Exortando “a arte como compromisso com a vida” e saudando o
“espírito livre que salta destas quatro paredes” por obra do “pintor dos povos,
da ternura e da paz”, o representante do governo equatoriano, Juan Meriguet, defendeu
o bom combate para “mudar as velhas e caducas estruturas e conquistar a
soberania e a dignidade”. Meriguet sublinhou a posição do presidente Rafael
Correa de afirmar que “o direito à comunicação é garantia de democracia”, e que
portanto se sobrepõe aos interesses de meia dúzia de famílias e seus
conglomerados midiáticos. De acordo com Meriguet, “neste momento em que os
meios massivos intervêm descaradamente para bloquear qualquer possibilidade
para o pleno desenvolvimento dos desejos e aspirações dos nossos países e
povos, reafirmamos nosso compromisso com uma comunicação plena e libertadora”.
O coordenador da ALER, Gerardo Lombardi, ressaltou que este é
o espírito do encontro: “potencializar enfoques, olhares e sentidos de uma
comunicação libertadora”. “Temos consciência de que este continente luta por
novos espaços e caminhos, pois o modelo de desenvolvimento que nos venderam de
diferentes maneiras está falido. Portanto, é hora de ressignificar. Nossas
organizações trazem propostas com diversos
olhares para construir novos enfoques que possam iluminar os caminhos carregados de
sentimento e compromisso”, declarou.
Para o dirigente da Agência Latino-Americana de Informação
(ALAI), Oswaldo León, a mídia privada expõe sua aversão à democracia ao
argumentar que o projeto de lei em debate pelo parlamento equatoriano é uma
“mordaça” e que a “melhor lei é que não existe”. A lei que está para ser
aprovada, ressalta León, “garante a democratização do espectro eletromagnético:
34% para as emissoras comunitárias, 33% para as públicas e 33% para as privadas.

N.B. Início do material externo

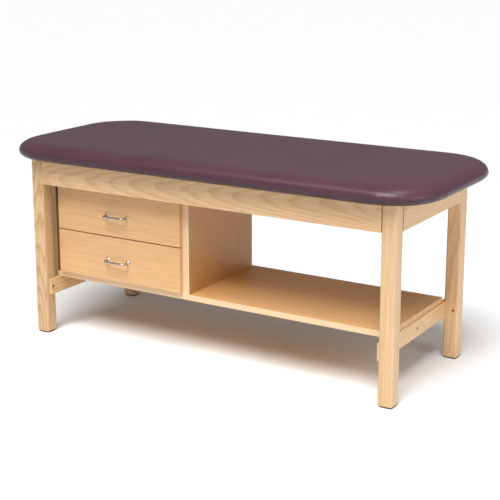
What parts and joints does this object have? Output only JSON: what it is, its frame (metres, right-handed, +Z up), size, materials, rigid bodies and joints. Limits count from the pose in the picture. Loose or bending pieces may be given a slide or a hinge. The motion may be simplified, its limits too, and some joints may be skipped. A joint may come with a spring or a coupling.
{
  "type": "medical exam table",
  "caption": "Upholstered exam table with rounded vinyl top on a wooden leg frame, full-length lower shelf and a cabinet with sliding drawers.",
  "frame": {"origin": "on the floor under the middle of the table", "axes": "+X along the length to the right as seen from the drawers' side, +Y to the back, away from the drawers, +Z up"},
  "size_m": [1.829, 0.762, 0.7874],
  "materials": {
    "ash_wood": "solid ash, clear satin lacquer",
    "hidden_wood": "sawn softwood and ply, unfinished",
    "maple_laminate": "maple-faced panel, satin",
    "birch_ply": "birch plywood, satin",
    "satin_nickel": "satin nickel plate",
    "zinc_steel": "bright zinc plate",
    "black_steel": "black oxide",
    "white_enamel": "white powder coat",
    "nylon": "moulded nylon",
    "black_glide": "moulded black plastic",
    "foam": "upholstery foam",
    "vinyl": "aubergine vinyl, satin, fine leather grain"
  },
  "bodies": {
    "table_frame": {"leg_front_left": "ash_wood", "leg_front_right": "ash_wood", "leg_rear_left": "ash_wood", "leg_rear_right": "ash_wood", "leg_glides": "black_glide", "apron_front": "ash_wood", "apron_rear": "ash_wood", "apron_left": "ash_wood", "apron_right": "ash_wood", "corner_blocks": "hidden_wood", "corner_bolts": "zinc_steel", "corner_nuts": "zinc_steel", "corner_block_screws": "zinc_steel", "end_rail_left": "ash_wood", "end_rail_right": "ash_wood", "center_stretcher": "ash_wood", "rail_bolts": "black_steel", "barrel_nuts": "zinc_steel", "top_cross_rail": "hidden_wood", "lower_shelf": "maple_laminate", "cabinet_side_left": "maple_laminate", "cabinet_side_right": "maple_laminate", "cabinet_top": "maple_laminate", "cabinet_back_panel": "maple_laminate", "assembly_screws": "zinc_steel", "lower_case_runner_left": "white_enamel", "lower_case_runner_right": "white_enamel", "upper_case_runner_left": "white_enamel", "upper_case_runner_right": "white_enamel", "case_roller_pins": "zinc_steel", "case_runner_screws": "zinc_steel", "table_board": "hidden_wood", "board_screws": "zinc_steel", "pad_foam": "foam", "pad_cover": "vinyl"},
    "lower_drawer": {"lower_drawer_front": "maple_laminate", "lower_drawer_side_left": "birch_ply", "lower_drawer_side_right": "birch_ply", "lower_drawer_back": "birch_ply", "lower_drawer_bottom": "birch_ply", "lower_drawer_runner_left": "white_enamel", "lower_drawer_runner_right": "white_enamel", "lower_drawer_roller_pins": "zinc_steel", "lower_drawer_screws": "zinc_steel", "lower_pull": "satin_nickel"},
    "lower_case_roller_set": {"lower_case_rollers": "nylon"},
    "lower_drawer_roller_set": {"lower_drawer_rollers": "nylon"},
    "upper_drawer": {"upper_drawer_front": "maple_laminate", "upper_drawer_side_left": "birch_ply", "upper_drawer_side_right": "birch_ply", "upper_drawer_back": "birch_ply", "upper_drawer_bottom": "birch_ply", "upper_drawer_runner_left": "white_enamel", "upper_drawer_runner_right": "white_enamel", "upper_drawer_roller_pins": "zinc_steel", "upper_drawer_screws": "zinc_steel", "upper_pull": "satin_nickel"},
    "upper_case_roller_set": {"upper_case_rollers": "nylon"},
    "upper_drawer_roller_set": {"upper_drawer_rollers": "nylon"}
  },
  "joints": [
    {"name": "lower_drawer_slide", "type": "slide", "parent": "table_frame", "child": "lower_drawer", "axis": [0, -1, 0], "range_m": [0, 0.34]},
    {"name": "lower_case_roller_spin", "type": "hinge", "parent": "table_frame", "child": "lower_case_roller_set", "pos_m": [-0.417, -0.224, 0.2788], "axis": [1, 0, 0], "range_deg": [0, 2060]},
    {"name": "lower_drawer_roller_spin", "type": "hinge", "parent": "lower_drawer", "child": "lower_drawer_roller_set", "pos_m": [-0.417, 0.146, 0.2788], "axis": [1, 0, 0], "range_deg": [0, 2060]},
    {"name": "upper_drawer_slide", "type": "slide", "parent": "table_frame", "child": "upper_drawer", "axis": [0, -1, 0], "range_m": [0, 0.34]},
    {"name": "upper_case_roller_spin", "type": "hinge", "parent": "table_frame", "child": "upper_case_roller_set", "pos_m": [-0.417, -0.224, 0.4598], "axis": [1, 0, 0], "range_deg": [0, 2060]},
    {"name": "upper_drawer_roller_spin", "type": "hinge", "parent": "upper_drawer", "child": "upper_drawer_roller_set", "pos_m": [-0.417, 0.146, 0.4598], "axis": [1, 0, 0], "range_deg": [0, 2060]}
  ],
  "couplings": [
    {"joint": "lower_case_roller_spin", "follows": "lower_drawer_slide", "rad_per_m": 105.26},
    {"joint": "lower_drawer_roller_spin", "follows": "lower_drawer_slide", "rad_per_m": 105.26},
    {"joint": "upper_case_roller_spin", "follows": "upper_drawer_slide", "rad_per_m": 105.26},
    {"joint": "upper_drawer_roller_spin", "follows": "upper_drawer_slide", "rad_per_m": 105.26}
  ]
}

E ponto”. Agora, denuncia, “em vez do ponto, a oposição de direita quer colocar
uma vírgula e incluir ‘das frequências disponíveis’, para que nada mude, pois
não há mais frequências para repartir”. Já está em vigor no Equador a legislação
que possibilitou a retomada para o Estado de emissoras que foram doadas a
parlamentares alinhados às propostas neoliberais e privatistas do antigo
governo. Igualzinho ao que ocorreu no Brasil nos tempos de FHC, deputados e
senadores saíram de determinadas votações com concessões debaixo do braço. “De
250 concessões ilegais, já retomamos 25. É um processo que caminha lento, mas
que está andando”, disse.
Entre os muitos abusos implementados pelos governos
neoliberais que antecederam ao presidente Correa, informou León, encontram-se
“o desmantelamento da Rádio Nacional, de quem não só tiraram as frequências
como roubaram até mesmo os telefones”. “Agora o governo está estruturando a
Rádio e a TV Públicas”, frisou.
Na avaliação da coordenadora do FNDC e secretária nacional de
Comunicação da CUT, Rosane Bertotti, o embate que se trava hoje nos diferentes
países da América Latina só reforça a justeza do empenho dos movimentos sociais
e pela democratização da comunicação no Brasil para regulamentar os
dispositivos constitucionais que combatem a formação de monopólios e
oligopólios e garantem a complementaridade dos sistemas público, privado e
estatal. Rosane defendeu que é “preciso pensar o novo tempo de convergência
tecnológica e a necessidade de garantir a efetivação do Plano Nacional de Banda
Larga (PNBL) a partir dos interesses do país e do povo brasileiro em não das
teles, que nos vendem uma internet lenta, cara e de má qualidade”. Um projeto
soberano de país, alertou, “não pode estar subordinado ao poder das teles, que
não garantem o direito ao acesso, que não levam a internet nem às escolas nem
às comunidades rurais”. “O que afirmamos é que a comunicação é um direito. E
que para que possa ser exercido precisa de um Estado que garanta este direito
com políticas públicas para o conjunto da população”.